§ Available data
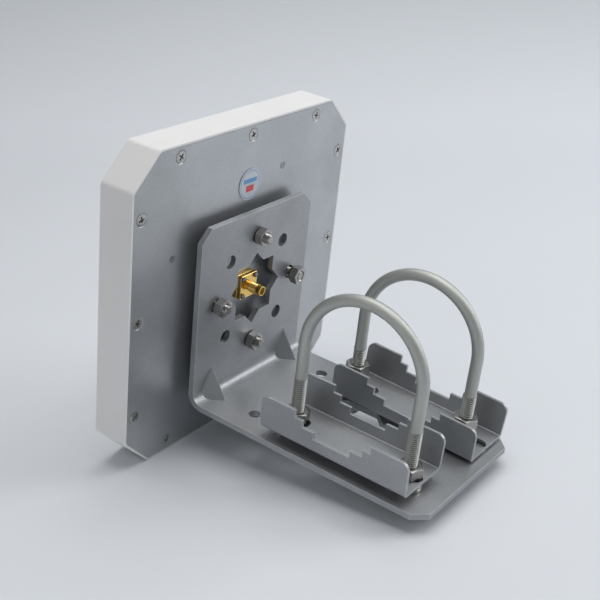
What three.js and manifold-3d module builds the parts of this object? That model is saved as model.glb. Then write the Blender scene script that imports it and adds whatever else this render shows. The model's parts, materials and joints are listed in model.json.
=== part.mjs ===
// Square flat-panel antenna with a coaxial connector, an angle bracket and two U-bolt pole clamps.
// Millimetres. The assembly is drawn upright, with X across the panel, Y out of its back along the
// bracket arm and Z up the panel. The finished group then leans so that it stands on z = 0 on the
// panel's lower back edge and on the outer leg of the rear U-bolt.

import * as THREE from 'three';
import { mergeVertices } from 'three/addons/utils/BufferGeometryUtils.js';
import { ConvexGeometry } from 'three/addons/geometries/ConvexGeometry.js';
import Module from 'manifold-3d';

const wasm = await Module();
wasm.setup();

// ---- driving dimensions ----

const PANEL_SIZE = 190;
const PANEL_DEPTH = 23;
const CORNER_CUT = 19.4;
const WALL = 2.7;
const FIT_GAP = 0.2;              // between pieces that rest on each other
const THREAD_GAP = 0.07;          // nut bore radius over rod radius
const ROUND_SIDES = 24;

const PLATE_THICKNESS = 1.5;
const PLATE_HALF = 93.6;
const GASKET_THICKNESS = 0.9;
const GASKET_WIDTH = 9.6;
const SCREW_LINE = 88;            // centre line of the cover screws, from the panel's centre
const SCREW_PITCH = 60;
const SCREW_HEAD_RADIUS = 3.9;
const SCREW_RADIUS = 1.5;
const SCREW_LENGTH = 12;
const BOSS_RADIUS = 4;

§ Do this
Using the data above, repeat every line exactly.

§ Output
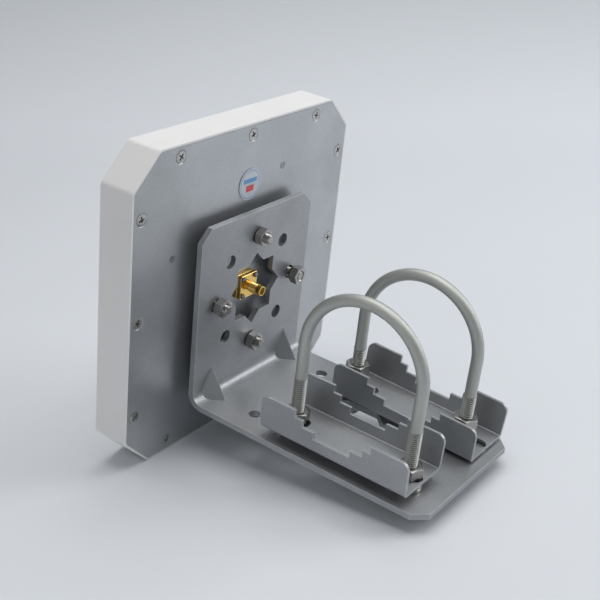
What three.js and manifold-3d module builds the parts of this object? That model is saved as model.glb. Then write the Blender scene script that imports it and adds whatever else this render shows. The model's parts, materials and joints are listed in model.json.
=== part.mjs ===
// Square flat-panel antenna with a coaxial connector, an angle bracket and two U-bolt pole clamps.
// Millimetres. The assembly is drawn upright, with X across the panel, Y out of its back along the
// bracket arm and Z up the panel. The finished group then leans so that it stands on z = 0 on the
// panel's lower back edge and on the outer leg of the rear U-bolt.

import * as THREE from 'three';
import { mergeVertices } from 'three/addons/utils/BufferGeometryUtils.js';
import { ConvexGeometry } from 'three/addons/geometries/ConvexGeometry.js';
import Module from 'manifold-3d';

const wasm = await Module();
wasm.setup();

// ---- driving dimensions ----

const PANEL_SIZE = 190;
const PANEL_DEPTH = 23;
const CORNER_CUT = 19.4;
const WALL = 2.7;
const FIT_GAP = 0.2;              // between pieces that rest on each other
const THREAD_GAP = 0.07;          // nut bore radius over rod radius
const ROUND_SIDES = 24;

const PLATE_THICKNESS = 1.5;
const PLATE_HALF = 93.6;
const GASKET_THICKNESS = 0.9;
const GASKET_WIDTH = 9.6;
const SCREW_LINE = 88;            // centre line of the cover screws, from the panel's centre
const SCREW_PITCH = 60;
const SCREW_HEAD_RADIUS = 3.9;
const SCREW_RADIUS = 1.5;
const SCREW_LENGTH = 12;
const BOSS_RADIUS = 4;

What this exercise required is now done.